Philologically too, it is quite an error that b'hemah, though expressing “cattle,” is limited as is here imagined. Any good Hebrew Concordance will show the most unlearned that it is frequently employed in the largest sense and rightly rendered “beast” in both the A. and the Rev. Versions. Compare Gen. 6:7; 7:2 twice, 8; Gen. 8:20; 34:23; 36:6; Ex. 8:17-18; Ex. 9:9-10, 19, 22, 25; 11:5, 7; 13:2, 12, 15; 19:13; 20:10; 22:10, 19. It occurs at least 25 times in this sense in Lev. 8 times in Numbers, and 7 times in Deuteronomy; so often in the historical books, in the Psalms and in the Prophets, where the sense of “cattle” is in fact rare.
This then is God's account of His creation, and in detail of the Adamic earth.

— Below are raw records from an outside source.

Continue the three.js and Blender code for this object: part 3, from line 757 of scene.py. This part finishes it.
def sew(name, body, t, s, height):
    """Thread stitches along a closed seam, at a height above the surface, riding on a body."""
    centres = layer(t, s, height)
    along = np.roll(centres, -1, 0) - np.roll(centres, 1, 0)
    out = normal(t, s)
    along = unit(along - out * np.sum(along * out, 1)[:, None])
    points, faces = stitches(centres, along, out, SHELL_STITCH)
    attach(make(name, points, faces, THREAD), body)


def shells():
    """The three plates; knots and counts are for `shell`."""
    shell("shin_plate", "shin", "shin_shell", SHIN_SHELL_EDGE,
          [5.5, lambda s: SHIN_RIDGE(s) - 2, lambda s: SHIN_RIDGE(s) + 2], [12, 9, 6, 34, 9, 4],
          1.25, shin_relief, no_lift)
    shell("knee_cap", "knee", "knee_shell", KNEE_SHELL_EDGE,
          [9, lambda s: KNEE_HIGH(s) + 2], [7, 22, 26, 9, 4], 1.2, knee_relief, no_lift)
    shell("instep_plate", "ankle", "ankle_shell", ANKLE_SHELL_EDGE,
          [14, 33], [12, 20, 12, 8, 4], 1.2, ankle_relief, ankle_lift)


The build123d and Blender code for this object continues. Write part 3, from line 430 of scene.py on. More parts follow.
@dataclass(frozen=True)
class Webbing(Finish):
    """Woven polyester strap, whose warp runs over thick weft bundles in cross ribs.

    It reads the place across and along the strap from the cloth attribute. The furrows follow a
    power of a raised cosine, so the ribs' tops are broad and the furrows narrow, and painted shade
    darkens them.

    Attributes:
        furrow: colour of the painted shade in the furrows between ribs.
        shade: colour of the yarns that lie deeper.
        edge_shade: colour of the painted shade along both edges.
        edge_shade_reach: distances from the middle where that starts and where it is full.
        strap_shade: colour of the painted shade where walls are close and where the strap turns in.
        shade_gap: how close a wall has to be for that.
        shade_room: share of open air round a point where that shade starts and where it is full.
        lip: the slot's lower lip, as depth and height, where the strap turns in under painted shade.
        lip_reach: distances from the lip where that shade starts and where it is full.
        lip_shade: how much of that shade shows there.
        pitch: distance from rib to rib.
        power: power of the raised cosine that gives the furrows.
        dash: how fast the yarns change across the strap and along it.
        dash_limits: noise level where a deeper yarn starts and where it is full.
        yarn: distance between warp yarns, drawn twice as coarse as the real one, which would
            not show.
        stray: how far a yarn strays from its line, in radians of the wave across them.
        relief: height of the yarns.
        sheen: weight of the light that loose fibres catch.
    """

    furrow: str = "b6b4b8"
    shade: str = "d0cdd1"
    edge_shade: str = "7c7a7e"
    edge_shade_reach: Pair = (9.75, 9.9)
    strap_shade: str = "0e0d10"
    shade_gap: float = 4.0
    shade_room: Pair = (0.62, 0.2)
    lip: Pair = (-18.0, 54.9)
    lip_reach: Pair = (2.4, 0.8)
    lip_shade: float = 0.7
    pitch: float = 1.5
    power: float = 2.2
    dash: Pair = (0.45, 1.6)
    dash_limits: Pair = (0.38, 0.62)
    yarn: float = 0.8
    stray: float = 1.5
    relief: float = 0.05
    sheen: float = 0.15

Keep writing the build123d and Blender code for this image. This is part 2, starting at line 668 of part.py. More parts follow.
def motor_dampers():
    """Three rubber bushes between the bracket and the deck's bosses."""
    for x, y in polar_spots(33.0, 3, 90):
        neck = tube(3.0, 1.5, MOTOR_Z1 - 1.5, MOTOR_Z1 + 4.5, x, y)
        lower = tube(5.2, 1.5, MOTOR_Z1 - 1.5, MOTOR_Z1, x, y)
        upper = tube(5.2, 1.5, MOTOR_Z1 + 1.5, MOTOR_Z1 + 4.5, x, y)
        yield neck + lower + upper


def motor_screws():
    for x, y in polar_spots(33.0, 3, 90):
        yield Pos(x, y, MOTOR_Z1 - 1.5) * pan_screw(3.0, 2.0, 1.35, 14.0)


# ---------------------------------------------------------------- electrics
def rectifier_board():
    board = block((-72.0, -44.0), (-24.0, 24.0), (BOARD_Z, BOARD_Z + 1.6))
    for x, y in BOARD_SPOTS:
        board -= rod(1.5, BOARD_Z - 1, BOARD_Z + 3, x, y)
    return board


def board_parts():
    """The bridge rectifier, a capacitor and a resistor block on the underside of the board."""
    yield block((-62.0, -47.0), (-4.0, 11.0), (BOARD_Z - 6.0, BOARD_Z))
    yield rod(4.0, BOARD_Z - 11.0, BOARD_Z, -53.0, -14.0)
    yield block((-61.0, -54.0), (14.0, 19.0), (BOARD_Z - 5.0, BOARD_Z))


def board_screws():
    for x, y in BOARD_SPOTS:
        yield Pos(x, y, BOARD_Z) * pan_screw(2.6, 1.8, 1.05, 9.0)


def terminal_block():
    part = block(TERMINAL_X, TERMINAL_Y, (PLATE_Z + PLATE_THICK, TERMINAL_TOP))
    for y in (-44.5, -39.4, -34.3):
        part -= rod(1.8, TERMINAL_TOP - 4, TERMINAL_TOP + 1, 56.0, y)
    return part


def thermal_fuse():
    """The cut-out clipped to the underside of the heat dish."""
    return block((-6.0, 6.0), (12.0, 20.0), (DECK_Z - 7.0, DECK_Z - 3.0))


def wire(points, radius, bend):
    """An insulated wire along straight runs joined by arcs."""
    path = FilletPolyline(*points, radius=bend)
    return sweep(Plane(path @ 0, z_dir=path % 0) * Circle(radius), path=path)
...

No wise man will wonder that we are conducted silently over the vast and successive platforms of dead plants and animals, to say nothing of the debris of rocks, under water and heat. Here we have a system of life rising up, not by any necessity but by divine power, wisdom, and goodness, to beings constituted chief of creation and made in His image after His likeness, before sin brought in death and every woe on the guilty and all subject to them: a system where our feeble eyes cannot fail, save blinded by willful evil, to see it everywhere, above, around, below, filled with contrivances that disclose the omniscient designs and the inexhaustible benevolence of the omnipotent Designer, yet in no case absolutely, but with a view to moral government, the effects of which afford a handle of objection to those who refuse that divine word which reveals good then and still higher purposes of grace in Christ for all who believe. Even in the lowest point of view, well may we at this place exclaim with the psalmist, “These wait all upon Thee, that Thou mayest give them their meat in due season: That Thou givest them, they gather. Thou openest Thine hand; they are filled with good.”
 
1. Trois Volumes, Virtor Masson, Paris; also his “Cors élém. de Pal. et de Géol. strat.” 2 vols. Perhaps no recent author has combined to the same degree mastery over both zoology and geology with the fullest scope of practical observation. Such a man's positive testimony is entitled to unusual respect.